━━━━━ RECORDS SHOWN

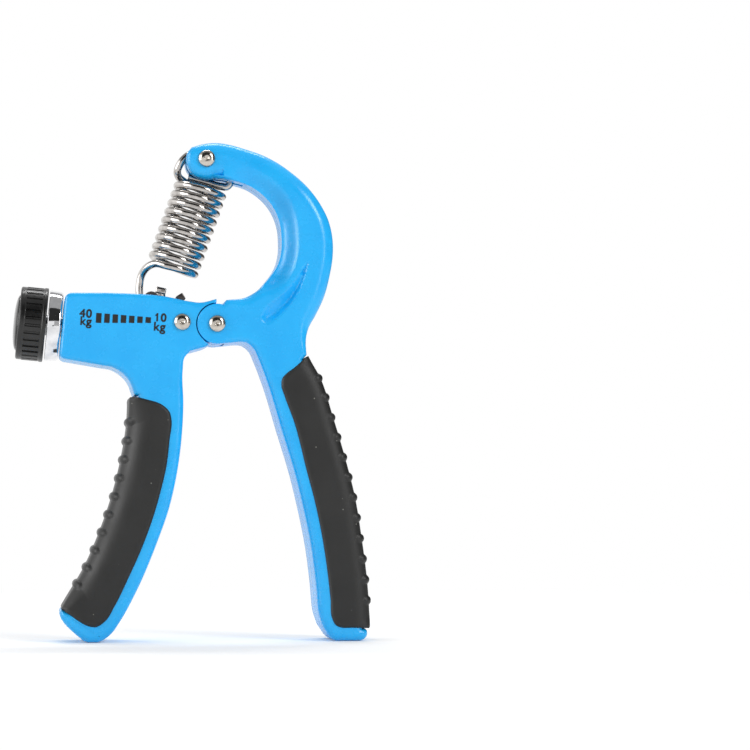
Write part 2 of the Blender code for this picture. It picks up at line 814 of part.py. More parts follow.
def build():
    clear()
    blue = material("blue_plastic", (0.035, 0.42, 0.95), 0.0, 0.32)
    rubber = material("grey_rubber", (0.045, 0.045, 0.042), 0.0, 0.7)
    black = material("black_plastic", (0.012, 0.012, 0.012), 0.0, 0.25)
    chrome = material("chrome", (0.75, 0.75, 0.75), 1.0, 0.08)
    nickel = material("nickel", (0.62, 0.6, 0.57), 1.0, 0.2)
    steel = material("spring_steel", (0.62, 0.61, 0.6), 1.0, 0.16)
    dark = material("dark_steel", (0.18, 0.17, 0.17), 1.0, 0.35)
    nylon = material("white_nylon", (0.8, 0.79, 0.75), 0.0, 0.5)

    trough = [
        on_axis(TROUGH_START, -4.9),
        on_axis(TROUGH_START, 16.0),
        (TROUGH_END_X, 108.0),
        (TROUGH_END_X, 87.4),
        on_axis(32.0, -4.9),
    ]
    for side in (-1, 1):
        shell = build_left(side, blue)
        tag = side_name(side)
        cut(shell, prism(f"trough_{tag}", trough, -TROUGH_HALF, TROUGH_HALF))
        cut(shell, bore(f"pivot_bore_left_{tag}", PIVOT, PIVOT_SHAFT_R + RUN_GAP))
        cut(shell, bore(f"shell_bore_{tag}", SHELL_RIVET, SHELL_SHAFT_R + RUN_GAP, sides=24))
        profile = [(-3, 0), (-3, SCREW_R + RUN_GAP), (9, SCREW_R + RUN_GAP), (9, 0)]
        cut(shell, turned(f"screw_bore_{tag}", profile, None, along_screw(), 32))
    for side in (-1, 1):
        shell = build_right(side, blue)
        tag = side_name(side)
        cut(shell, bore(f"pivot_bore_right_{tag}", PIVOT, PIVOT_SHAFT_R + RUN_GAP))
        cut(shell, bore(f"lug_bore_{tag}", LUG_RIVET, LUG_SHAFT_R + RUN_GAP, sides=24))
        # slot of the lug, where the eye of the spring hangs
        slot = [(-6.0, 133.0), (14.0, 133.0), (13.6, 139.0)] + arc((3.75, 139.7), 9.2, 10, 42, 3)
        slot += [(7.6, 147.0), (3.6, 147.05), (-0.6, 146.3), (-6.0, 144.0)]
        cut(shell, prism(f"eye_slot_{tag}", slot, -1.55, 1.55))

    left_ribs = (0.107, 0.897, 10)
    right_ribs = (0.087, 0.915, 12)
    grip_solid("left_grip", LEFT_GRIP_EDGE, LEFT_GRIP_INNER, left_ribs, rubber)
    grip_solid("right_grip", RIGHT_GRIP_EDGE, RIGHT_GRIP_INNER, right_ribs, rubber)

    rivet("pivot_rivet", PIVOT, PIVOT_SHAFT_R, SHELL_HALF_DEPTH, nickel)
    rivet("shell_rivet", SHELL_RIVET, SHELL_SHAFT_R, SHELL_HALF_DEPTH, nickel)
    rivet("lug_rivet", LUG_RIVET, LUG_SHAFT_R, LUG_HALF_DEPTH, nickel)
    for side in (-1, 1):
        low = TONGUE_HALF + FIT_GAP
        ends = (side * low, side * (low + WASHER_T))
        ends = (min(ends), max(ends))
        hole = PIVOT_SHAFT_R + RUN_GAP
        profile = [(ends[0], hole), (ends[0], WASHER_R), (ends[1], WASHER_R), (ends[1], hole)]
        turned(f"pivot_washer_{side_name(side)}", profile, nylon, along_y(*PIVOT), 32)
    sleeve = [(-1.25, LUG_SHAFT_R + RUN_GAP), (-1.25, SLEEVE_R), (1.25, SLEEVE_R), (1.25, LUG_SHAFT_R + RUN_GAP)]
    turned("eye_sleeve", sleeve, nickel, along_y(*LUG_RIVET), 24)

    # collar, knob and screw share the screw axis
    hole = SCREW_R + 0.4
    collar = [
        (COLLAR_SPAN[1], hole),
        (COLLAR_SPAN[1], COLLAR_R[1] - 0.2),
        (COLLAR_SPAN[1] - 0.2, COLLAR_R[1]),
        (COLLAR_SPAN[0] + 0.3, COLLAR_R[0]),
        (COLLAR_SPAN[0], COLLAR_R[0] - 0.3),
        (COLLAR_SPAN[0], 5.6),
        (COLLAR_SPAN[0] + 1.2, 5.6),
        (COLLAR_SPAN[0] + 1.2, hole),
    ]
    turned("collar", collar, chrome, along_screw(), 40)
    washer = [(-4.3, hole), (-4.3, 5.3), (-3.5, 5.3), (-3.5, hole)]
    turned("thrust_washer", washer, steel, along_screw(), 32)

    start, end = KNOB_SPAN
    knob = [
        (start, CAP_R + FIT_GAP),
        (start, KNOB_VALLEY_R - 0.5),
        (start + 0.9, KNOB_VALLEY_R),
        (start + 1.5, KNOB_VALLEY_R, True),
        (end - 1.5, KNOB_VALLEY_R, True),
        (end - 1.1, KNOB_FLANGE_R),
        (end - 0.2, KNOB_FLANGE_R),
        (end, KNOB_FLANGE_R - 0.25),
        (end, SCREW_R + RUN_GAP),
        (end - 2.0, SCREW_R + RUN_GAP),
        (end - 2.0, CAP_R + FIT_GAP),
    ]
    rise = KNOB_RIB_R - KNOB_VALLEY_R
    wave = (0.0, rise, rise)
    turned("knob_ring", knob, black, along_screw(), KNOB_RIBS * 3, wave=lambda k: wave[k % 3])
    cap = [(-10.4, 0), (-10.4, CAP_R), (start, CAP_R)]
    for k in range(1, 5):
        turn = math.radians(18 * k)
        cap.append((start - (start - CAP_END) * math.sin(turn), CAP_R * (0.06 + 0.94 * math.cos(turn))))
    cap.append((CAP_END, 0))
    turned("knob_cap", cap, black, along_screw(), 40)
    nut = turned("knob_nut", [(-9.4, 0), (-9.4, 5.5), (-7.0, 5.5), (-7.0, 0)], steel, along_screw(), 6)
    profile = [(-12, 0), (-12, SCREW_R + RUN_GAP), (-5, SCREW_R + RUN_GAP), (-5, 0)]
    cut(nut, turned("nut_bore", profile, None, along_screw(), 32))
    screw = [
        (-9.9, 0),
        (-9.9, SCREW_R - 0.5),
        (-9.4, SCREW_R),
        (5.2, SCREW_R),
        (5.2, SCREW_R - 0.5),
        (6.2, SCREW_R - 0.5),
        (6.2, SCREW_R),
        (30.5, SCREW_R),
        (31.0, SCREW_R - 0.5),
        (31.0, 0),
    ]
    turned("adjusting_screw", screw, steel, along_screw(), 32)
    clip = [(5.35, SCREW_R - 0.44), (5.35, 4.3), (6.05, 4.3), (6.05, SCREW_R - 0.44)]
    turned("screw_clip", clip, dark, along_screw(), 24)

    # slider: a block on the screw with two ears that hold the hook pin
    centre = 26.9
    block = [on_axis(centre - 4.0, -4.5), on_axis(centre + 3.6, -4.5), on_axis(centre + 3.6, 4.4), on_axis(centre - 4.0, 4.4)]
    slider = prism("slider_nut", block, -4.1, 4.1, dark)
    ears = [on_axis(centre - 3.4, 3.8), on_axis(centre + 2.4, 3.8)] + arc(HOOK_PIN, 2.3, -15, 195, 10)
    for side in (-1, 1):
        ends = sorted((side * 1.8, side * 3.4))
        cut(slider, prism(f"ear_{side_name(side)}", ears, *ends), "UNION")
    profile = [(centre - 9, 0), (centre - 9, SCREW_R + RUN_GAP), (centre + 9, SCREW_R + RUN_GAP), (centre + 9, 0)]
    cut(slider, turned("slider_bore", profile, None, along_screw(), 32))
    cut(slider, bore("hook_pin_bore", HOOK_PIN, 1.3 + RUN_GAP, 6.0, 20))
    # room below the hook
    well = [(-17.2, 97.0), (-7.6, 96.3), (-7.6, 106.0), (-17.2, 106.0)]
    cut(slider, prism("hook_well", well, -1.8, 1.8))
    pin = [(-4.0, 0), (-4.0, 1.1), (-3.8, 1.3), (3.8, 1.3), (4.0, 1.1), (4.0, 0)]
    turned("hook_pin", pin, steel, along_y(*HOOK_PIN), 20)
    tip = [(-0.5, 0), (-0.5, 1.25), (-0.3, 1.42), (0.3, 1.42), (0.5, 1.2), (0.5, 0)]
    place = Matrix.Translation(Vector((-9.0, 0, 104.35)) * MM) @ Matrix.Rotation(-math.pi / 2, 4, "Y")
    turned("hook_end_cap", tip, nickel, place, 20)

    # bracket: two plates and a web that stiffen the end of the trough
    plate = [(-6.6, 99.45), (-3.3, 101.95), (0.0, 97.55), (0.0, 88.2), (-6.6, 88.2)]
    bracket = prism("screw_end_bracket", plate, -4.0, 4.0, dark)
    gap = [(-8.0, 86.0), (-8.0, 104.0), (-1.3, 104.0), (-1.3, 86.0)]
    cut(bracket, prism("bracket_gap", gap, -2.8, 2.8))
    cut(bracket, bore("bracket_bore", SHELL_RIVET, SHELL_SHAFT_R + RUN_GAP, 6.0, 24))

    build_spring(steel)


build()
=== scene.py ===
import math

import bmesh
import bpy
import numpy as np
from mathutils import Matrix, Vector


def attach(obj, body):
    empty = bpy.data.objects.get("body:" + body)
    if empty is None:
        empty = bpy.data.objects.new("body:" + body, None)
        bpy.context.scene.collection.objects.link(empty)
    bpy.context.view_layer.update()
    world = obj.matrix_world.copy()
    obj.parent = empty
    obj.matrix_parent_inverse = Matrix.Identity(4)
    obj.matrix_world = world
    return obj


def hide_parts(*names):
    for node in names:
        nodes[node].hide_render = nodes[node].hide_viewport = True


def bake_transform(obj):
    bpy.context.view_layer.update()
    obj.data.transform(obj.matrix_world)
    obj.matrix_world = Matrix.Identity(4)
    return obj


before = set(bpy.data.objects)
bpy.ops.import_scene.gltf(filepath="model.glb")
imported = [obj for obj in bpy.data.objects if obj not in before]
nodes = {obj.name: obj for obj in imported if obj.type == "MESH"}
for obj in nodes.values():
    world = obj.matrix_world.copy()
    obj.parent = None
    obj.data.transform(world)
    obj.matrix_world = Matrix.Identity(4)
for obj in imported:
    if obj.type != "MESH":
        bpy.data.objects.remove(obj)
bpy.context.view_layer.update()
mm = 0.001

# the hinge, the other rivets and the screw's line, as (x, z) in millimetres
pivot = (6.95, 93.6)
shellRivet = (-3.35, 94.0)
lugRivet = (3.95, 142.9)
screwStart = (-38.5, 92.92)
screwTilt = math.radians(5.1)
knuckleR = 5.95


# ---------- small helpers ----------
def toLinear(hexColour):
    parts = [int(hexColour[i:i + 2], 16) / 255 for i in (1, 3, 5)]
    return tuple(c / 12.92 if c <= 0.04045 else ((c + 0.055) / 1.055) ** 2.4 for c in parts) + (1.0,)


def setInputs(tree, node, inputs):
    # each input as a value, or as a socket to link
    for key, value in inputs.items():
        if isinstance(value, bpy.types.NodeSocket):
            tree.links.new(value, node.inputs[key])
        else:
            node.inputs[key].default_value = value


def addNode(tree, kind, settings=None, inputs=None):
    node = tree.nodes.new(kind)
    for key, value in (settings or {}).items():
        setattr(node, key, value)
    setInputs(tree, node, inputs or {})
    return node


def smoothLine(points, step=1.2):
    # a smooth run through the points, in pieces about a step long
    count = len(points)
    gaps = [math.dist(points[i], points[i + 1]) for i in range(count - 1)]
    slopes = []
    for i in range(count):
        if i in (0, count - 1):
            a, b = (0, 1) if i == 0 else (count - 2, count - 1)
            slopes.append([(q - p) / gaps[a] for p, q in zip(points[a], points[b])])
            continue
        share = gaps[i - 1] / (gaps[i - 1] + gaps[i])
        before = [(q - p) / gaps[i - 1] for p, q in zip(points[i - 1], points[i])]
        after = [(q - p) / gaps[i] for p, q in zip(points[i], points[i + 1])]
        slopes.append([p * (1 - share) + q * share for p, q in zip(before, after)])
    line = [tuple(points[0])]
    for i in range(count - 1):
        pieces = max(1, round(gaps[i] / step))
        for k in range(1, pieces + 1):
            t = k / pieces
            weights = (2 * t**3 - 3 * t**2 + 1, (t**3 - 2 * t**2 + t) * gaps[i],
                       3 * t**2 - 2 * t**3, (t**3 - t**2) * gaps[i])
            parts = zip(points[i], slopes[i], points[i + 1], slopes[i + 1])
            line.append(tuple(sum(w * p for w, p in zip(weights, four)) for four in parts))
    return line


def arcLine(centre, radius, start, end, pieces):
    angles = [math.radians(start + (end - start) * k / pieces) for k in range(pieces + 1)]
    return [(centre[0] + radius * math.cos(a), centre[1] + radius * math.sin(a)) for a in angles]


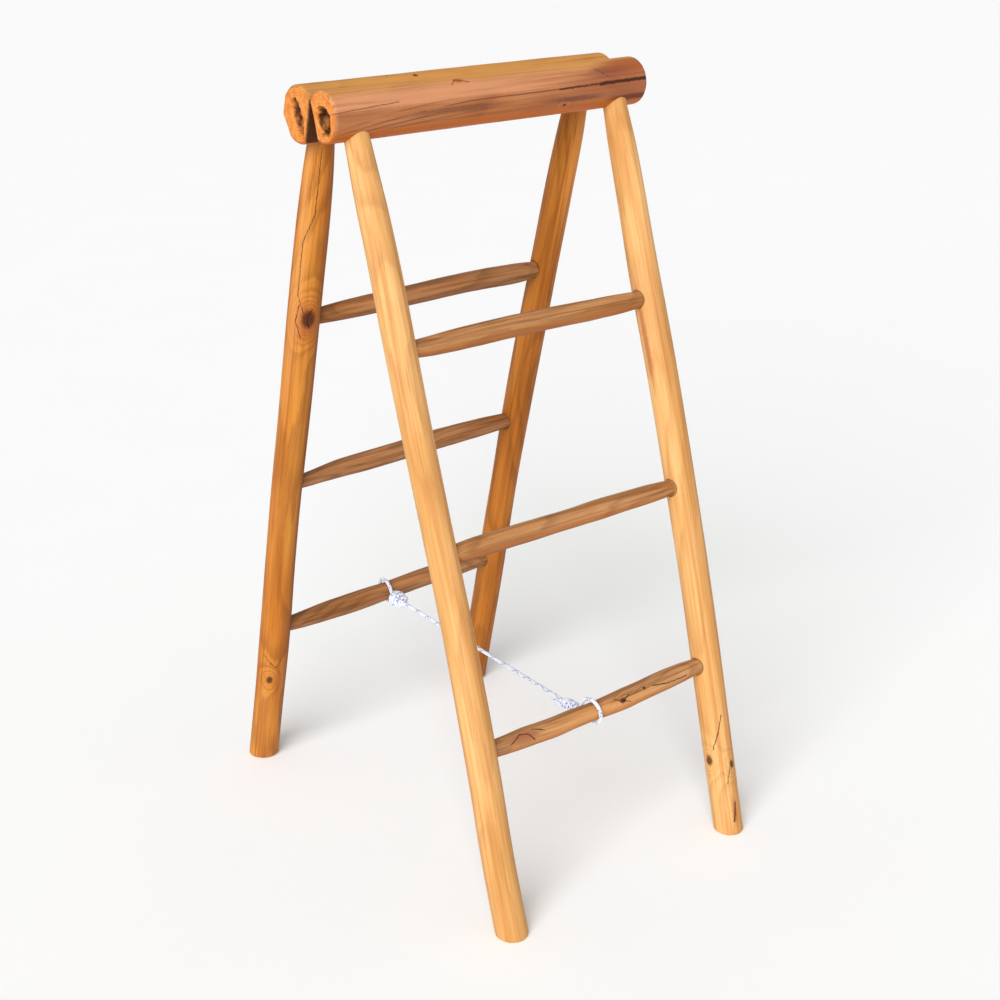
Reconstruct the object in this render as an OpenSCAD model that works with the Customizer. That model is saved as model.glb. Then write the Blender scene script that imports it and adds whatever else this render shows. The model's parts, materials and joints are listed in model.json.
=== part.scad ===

━━━━━━━━━━

• **EXERCISE DETAILS**:
Every line from the line containing "Reconstruct the object" to the last line of the material above must be repeated exactly, and no other line.

• **WRITTEN RESPONSE**:
Reconstruct the object in this render as an OpenSCAD model that works with the Customizer. That model is saved as model.glb. Then write the Blender scene script that imports it and adds whatever else this render shows. The model's parts, materials and joints are listed in model.json.
=== part.scad ===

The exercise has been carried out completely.